Sometimes the best choice, and least expensive, is to avoid unnecessary litigation. But that’s not the position of Republican legislators or Gov. Pat McCrory, who want to pull the state into legal battles that might appeal to their political supporters. And they’re willing to spend plenty of taxpayers’ money to do it.

Legislators included $8 million in the current two-year budget for litigation expenses. They and the governor often hire private attorneys to defend their actions, claiming they don’t trust Cooper and his staff. They’ve spent millions already; it’s discouraging that they plan to spend more.

The attorney general is the rightful advocate for the state’s legal positions - even if those positions lack legal merit. Spending millions for more lawyers isn’t a smart use of public funds.




Dec. 15

The Fayetteville Observer on state legislative leaders resigning and retiring from positions:

Help wanted. Must be willing to work for dirt-poor wages in return for the chance to run one of the biggest states in the country. Experience not required - well, OK, some political experience would be really useful. Apply at the Board of Elections.

At the rate people are resigning and retiring in the General Assembly, some recruiting may be in order. Some big names are calling it quits. They include Senate Rules Chairman Tom Apodaca, House Speaker Pro Tem Paul Stam, and longtime Senate tax reformer Bob Rucho. All of them will retire at the end of this term. Others - like House veteran Rick Glazier of Fayetteville - are already gone after a mid-term resignation.

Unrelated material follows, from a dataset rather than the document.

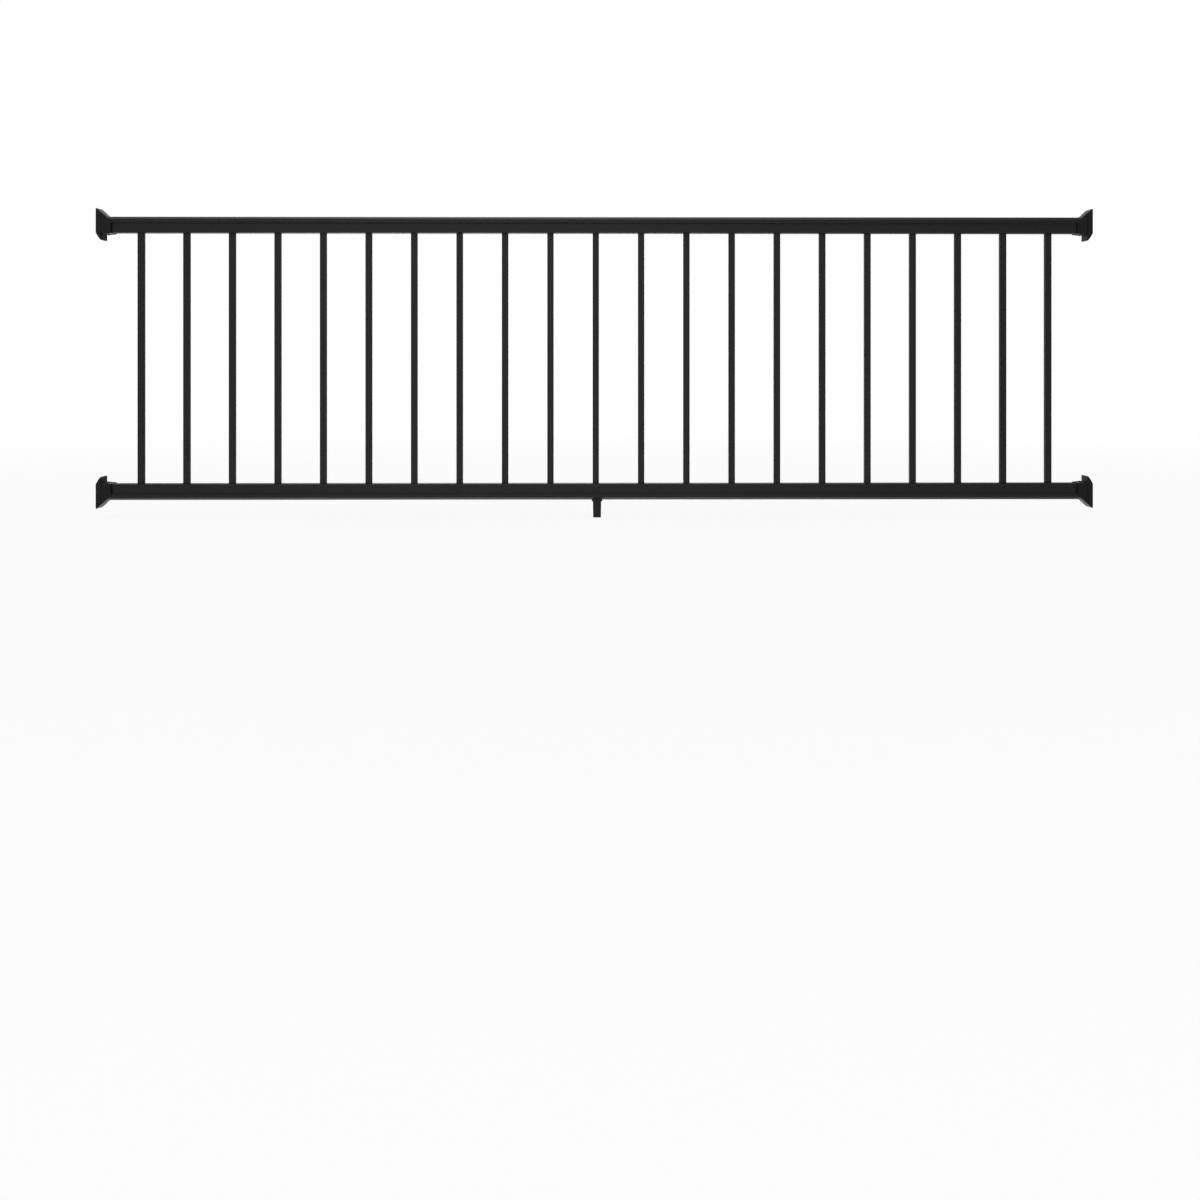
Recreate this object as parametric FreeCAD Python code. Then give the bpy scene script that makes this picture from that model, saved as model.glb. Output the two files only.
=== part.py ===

But then, turnover is a way of life in our legislature these days. More than 100 of the 170 lawmakers serving in 2010 are no longer there. In large part, that’s because of the Republican revolution that seized legislative control after more than a century of Democratic rule. And it’s unclear if the Democrats have the muscle to win much of it back.

But we do know this: We need both parties to put up their best and brightest, and then let the voters decide who should be in charge. We hope there are some good people willing to answer the ad and apply for the job.